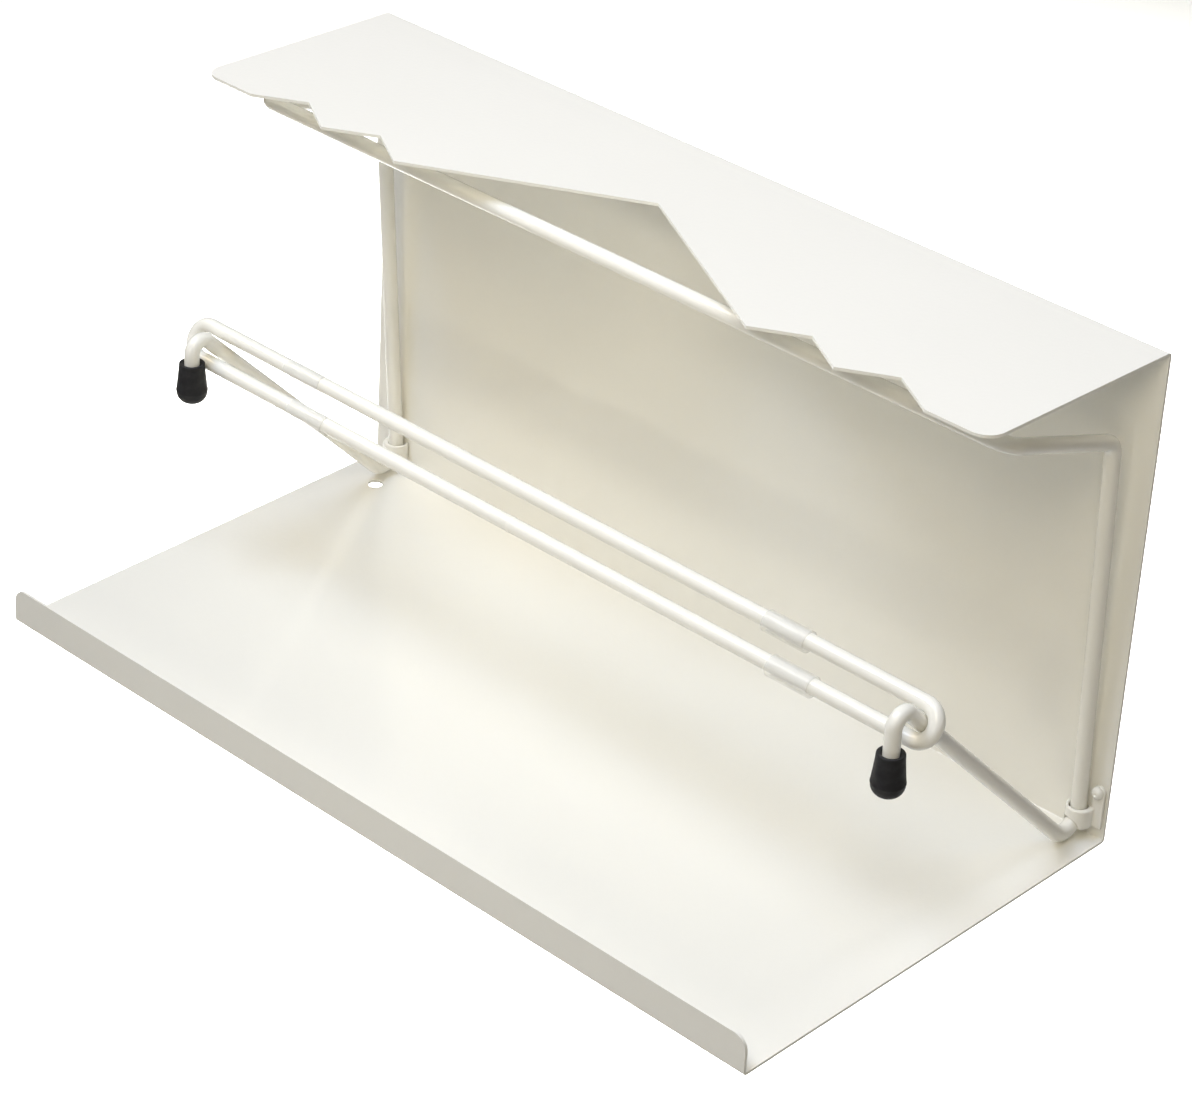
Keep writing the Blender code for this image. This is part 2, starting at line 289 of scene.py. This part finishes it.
def arc(centre, radius, start, end, steps):
    """Points on an arc; the angles are in degrees."""
    angles = [radians(start + (end - start) * i / steps) for i in range(steps + 1)]
    return [(centre[0] + radius * cos(a), centre[1] + radius * sin(a)) for a in angles]


def on_bar(place, turn):
    """A matrix that lays a turned piece's local Z along the link's bars, at a place."""
    return Matrix.Translation(place) @ (turn @ Matrix.Rotation(radians(90), 3, "Y")).to_4x4()


# ---- Materials --------------------------------------------------------------------------------


class Shader:
    """A Principled material with a few helpers for its nodes."""

    def __init__(self, name):
        self.material = bpy.data.materials.new(name)
        self.material.use_nodes = True
        self.nodes = self.material.node_tree.nodes
        self.links = self.material.node_tree.links
        self.main = self.nodes["Principled BSDF"]
        self.where = self.nodes.new("ShaderNodeTexCoord").outputs["Object"]

    def set(self, **values):
        for name, value in values.items():
            self.main.inputs[name.replace("_", " ")].default_value = value

    def noise(self, scale, detail=3.0, roughness=0.5):
        node = self.nodes.new("ShaderNodeTexNoise")
        node.inputs["Scale"].default_value = scale
        node.inputs["Detail"].default_value = detail
        node.inputs["Roughness"].default_value = roughness
        self.links.new(self.where, node.inputs["Vector"])
        return node.outputs["Fac"]

    def remap(self, value, low, high, start=0.35, end=0.65):
        node = self.nodes.new("ShaderNodeMapRange")
        limits = {"From Min": start, "From Max": end, "To Min": low, "To Max": high}
        for name, number in limits.items():
            node.inputs[name].default_value = number
        self.links.new(value, node.inputs["Value"])
        return node.outputs["Result"]

    def mix(self, factor, first, second):
        node = self.nodes.new("ShaderNodeMix")
        node.data_type = "RGBA"
        node.inputs["A"].default_value = (*first, 1.0)
        node.inputs["B"].default_value = (*second, 1.0)
        self.links.new(factor, node.inputs["Factor"])
        return node.outputs["Result"]

    def bump(self, height, strength, distance, below=None):
        node = self.nodes.new("ShaderNodeBump")
        node.inputs["Strength"].default_value = strength
        node.inputs["Distance"].default_value = distance
        self.links.new(height, node.inputs["Height"])
        if below is not None:
            self.links.new(below, node.inputs["Normal"])
        return node.outputs["Normal"]

    def into(self, output, name):
        self.links.new(output, self.main.inputs[name])


def powder_coat(name, peel=1.0):
    """White powder coat: warm white, orange peel about 2 mm across and a fine grain."""
    coat = Shader(name)
    coat.set(IOR=1.5, Coat_Weight=0.8, Coat_Roughness=0.10, Coat_IOR=1.5)
    tone = coat.remap(coat.noise(7.0, 2.0), 0.0, 1.0, 0.25, 0.75)
    coat.into(coat.mix(tone, *COAT_TONES), "Base Color")
    coat.into(coat.remap(coat.noise(25.0, 2.0), 0.34, 0.38, 0.25, 0.75), "Roughness")
    orange = coat.bump(coat.noise(420.0, 1.0), 0.20 * peel, 0.00022)
    grain = coat.bump(coat.noise(2600.0, 2.0), 0.08, 0.00004, orange)
    coat.into(grain, "Normal")
    coat.into(orange, "Coat Normal")
    return coat.material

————

Using the data above, output each line exactly.

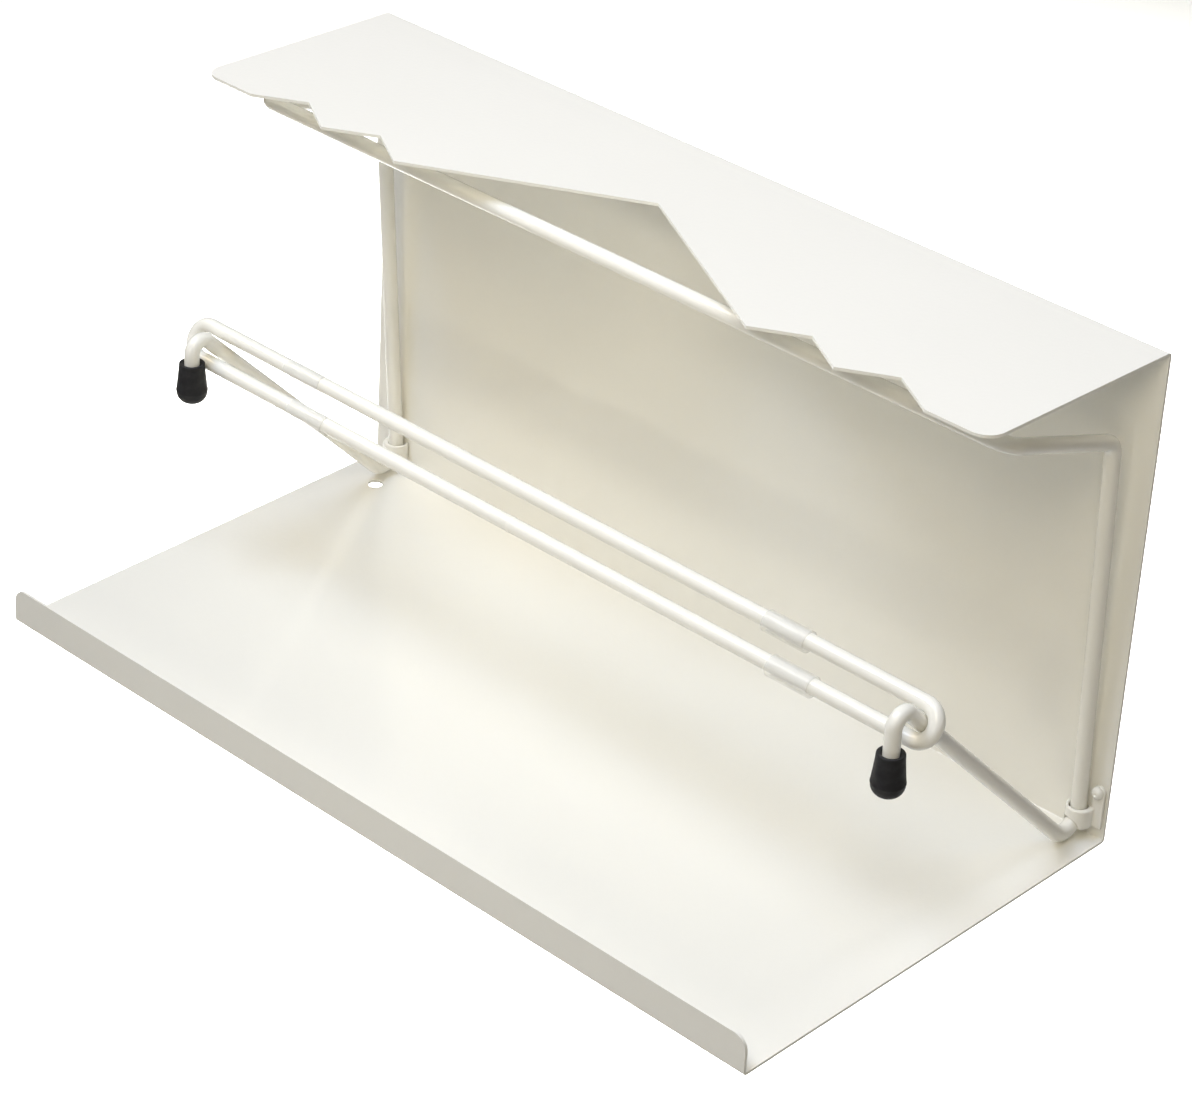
Keep writing the Blender code for this image. This is part 2, starting at line 289 of scene.py. This part finishes it.
def arc(centre, radius, start, end, steps):
    """Points on an arc; the angles are in degrees."""
    angles = [radians(start + (end - start) * i / steps) for i in range(steps + 1)]
    return [(centre[0] + radius * cos(a), centre[1] + radius * sin(a)) for a in angles]


def on_bar(place, turn):
    """A matrix that lays a turned piece's local Z along the link's bars, at a place."""
    return Matrix.Translation(place) @ (turn @ Matrix.Rotation(radians(90), 3, "Y")).to_4x4()


# ---- Materials --------------------------------------------------------------------------------


class Shader:
    """A Principled material with a few helpers for its nodes."""

    def __init__(self, name):
        self.material = bpy.data.materials.new(name)
        self.material.use_nodes = True
        self.nodes = self.material.node_tree.nodes
        self.links = self.material.node_tree.links
        self.main = self.nodes["Principled BSDF"]
        self.where = self.nodes.new("ShaderNodeTexCoord").outputs["Object"]

    def set(self, **values):
        for name, value in values.items():
            self.main.inputs[name.replace("_", " ")].default_value = value

    def noise(self, scale, detail=3.0, roughness=0.5):
        node = self.nodes.new("ShaderNodeTexNoise")
        node.inputs["Scale"].default_value = scale
        node.inputs["Detail"].default_value = detail
        node.inputs["Roughness"].default_value = roughness
        self.links.new(self.where, node.inputs["Vector"])
        return node.outputs["Fac"]

    def remap(self, value, low, high, start=0.35, end=0.65):
        node = self.nodes.new("ShaderNodeMapRange")
        limits = {"From Min": start, "From Max": end, "To Min": low, "To Max": high}
        for name, number in limits.items():
            node.inputs[name].default_value = number
        self.links.new(value, node.inputs["Value"])
        return node.outputs["Result"]

    def mix(self, factor, first, second):
        node = self.nodes.new("ShaderNodeMix")
        node.data_type = "RGBA"
        node.inputs["A"].default_value = (*first, 1.0)
        node.inputs["B"].default_value = (*second, 1.0)
        self.links.new(factor, node.inputs["Factor"])
        return node.outputs["Result"]

    def bump(self, height, strength, distance, below=None):
        node = self.nodes.new("ShaderNodeBump")
        node.inputs["Strength"].default_value = strength
        node.inputs["Distance"].default_value = distance
        self.links.new(height, node.inputs["Height"])
        if below is not None:
            self.links.new(below, node.inputs["Normal"])
        return node.outputs["Normal"]

    def into(self, output, name):
        self.links.new(output, self.main.inputs[name])


def powder_coat(name, peel=1.0):
    """White powder coat: warm white, orange peel about 2 mm across and a fine grain."""
    coat = Shader(name)
    coat.set(IOR=1.5, Coat_Weight=0.8, Coat_Roughness=0.10, Coat_IOR=1.5)
    tone = coat.remap(coat.noise(7.0, 2.0), 0.0, 1.0, 0.25, 0.75)
    coat.into(coat.mix(tone, *COAT_TONES), "Base Color")
    coat.into(coat.remap(coat.noise(25.0, 2.0), 0.34, 0.38, 0.25, 0.75), "Roughness")
    orange = coat.bump(coat.noise(420.0, 1.0), 0.20 * peel, 0.00022)
    grain = coat.bump(coat.noise(2600.0, 2.0), 0.08, 0.00004, orange)
    coat.into(grain, "Normal")
    coat.into(orange, "Coat Normal")
    return coat.material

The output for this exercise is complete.